Claude shook his head. “I had the two garrison lines defending the coastal area go south because they’re veterans that have strong fighting capability. Cromwell and Balingana’s lines were also sent south. I’ll need the reserve folk to take over the defences those four lines left empty.

“The reserve troops are a folk of infantry. It will take even more time for them to reach Dorinibla River than our light-cavalry troops. Not to mention, we have to prevent letting the two colonies be taken by the Shiksans after they’re emptied out. With the reserve folk there, I believe they can stop smaller Shiksan surprise-attack parties.

“Eilon, set out immediately. Our Thundercrash 2nd Folk is still stationed at Port Vebator. I’ll need you to immediately take them back to headquarters. If Lanu has fallen, at least keep the defence line at Dorinibla River and wait for my reinforcements. I will send 1st Folk over once I gather them.”

“Understood.” Eiblont saluted before leaving.

Claude turned to Birkin. “I’ll need to take one of your lines here too to defend Blackstone Arms Factory. If my worries that they’ll take the five colonies become real, the factory will be our only source of fresh supplies.”

Birkin nodded. “It’s fine. I’ll still have five garrison lines after you leave, one folk from Monolith and a line of direct units. It’s not wrong to call it the strongest force in the corps. We can definitely stop their attacks here. Go ambush the Shiksans that attacked us without warning. I’ll await your triumphant return.”

Two days later, Claude gathered the Thundercrash units stationed at the borders of the mountain areas and was about to march them back to headquarters. What relieved Claude tremendously was how Bolonik decided against attacking the fishing town after receiving the letter. As they evacuated the citizens and supplies in Lanu, he decided to lead two lines of troops to stop the Shiksans at Lake Lanu to prevent a cruel ending for the city.

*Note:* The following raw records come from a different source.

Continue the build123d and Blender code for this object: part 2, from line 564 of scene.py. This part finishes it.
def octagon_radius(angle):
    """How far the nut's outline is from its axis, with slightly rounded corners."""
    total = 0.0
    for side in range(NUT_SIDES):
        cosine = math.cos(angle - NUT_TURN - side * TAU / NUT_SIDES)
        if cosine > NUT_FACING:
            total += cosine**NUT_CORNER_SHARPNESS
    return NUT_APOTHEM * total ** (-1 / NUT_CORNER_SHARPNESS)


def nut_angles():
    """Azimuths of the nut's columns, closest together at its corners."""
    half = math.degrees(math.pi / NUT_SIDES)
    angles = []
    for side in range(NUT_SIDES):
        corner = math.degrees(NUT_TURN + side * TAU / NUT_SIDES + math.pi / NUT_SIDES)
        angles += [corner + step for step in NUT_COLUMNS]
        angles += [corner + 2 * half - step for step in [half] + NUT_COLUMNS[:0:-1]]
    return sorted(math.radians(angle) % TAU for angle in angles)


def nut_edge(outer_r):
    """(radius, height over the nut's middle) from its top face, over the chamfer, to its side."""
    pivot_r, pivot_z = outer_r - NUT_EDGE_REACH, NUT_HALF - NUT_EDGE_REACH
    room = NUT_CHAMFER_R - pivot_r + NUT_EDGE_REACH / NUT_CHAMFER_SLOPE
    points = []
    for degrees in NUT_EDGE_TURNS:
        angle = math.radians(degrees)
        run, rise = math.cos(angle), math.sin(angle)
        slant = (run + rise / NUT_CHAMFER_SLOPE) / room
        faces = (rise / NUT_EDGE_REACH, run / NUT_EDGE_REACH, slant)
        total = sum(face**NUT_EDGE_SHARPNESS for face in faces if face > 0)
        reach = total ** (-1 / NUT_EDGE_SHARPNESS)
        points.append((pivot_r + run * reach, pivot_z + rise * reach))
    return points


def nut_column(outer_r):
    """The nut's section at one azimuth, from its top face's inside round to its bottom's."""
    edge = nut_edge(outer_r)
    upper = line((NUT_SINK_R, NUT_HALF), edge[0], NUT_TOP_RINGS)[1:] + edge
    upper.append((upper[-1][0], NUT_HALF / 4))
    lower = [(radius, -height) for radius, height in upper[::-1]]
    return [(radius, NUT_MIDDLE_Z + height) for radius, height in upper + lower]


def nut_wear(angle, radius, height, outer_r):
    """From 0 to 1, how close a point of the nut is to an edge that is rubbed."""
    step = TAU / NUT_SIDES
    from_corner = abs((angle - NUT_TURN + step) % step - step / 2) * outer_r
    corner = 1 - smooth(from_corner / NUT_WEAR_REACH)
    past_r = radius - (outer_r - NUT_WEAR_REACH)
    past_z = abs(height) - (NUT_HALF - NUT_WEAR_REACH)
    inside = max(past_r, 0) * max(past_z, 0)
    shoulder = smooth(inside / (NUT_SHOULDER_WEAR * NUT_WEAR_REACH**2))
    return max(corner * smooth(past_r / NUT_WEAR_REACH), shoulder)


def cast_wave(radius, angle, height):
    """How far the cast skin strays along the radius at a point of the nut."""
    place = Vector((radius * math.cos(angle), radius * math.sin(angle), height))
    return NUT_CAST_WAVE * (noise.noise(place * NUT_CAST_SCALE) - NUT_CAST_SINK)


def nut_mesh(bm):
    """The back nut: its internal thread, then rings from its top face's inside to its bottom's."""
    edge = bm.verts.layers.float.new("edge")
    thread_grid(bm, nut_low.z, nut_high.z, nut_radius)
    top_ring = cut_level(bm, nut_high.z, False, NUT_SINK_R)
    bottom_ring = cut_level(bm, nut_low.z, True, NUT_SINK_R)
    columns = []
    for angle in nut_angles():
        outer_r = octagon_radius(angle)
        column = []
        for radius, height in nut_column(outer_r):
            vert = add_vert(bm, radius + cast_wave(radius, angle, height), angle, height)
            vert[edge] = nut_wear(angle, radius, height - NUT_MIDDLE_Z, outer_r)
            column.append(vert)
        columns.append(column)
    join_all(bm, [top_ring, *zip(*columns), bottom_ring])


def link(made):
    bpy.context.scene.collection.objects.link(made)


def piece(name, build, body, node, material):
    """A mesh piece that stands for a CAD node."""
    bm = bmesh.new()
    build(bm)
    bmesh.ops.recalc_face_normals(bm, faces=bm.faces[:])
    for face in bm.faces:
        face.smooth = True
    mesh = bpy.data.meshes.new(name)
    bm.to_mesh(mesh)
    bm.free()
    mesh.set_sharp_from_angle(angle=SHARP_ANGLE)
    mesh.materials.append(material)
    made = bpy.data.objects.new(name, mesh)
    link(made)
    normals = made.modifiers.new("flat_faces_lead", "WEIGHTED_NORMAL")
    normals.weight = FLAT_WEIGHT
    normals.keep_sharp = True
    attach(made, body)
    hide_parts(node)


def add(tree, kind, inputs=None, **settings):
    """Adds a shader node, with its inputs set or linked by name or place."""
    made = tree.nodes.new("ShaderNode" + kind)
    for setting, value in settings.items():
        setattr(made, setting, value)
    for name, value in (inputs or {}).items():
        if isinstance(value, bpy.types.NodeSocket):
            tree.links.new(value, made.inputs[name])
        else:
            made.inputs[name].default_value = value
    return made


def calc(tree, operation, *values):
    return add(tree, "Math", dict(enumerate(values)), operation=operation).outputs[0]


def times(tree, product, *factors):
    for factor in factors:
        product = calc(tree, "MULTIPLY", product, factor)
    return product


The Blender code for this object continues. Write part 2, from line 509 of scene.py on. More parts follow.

Bolonik justified by saying that if they gave up on Lanu, the Shiksans could easily march to Dorinibla River unopposed. The defence line there also targeted the river, not what lay beyond, so Bolonik needed more time to refit the fortifications.

But when Claude departed, he received another report from the informants. The Shiksans didn’t bother to hide this time around and retreated the two standing corps from the frontlines rather brazenly. They didn’t even bother to reorganise properly in camp and reached the cape in broad daylight to board the transport ships waiting near the docks and sailed south.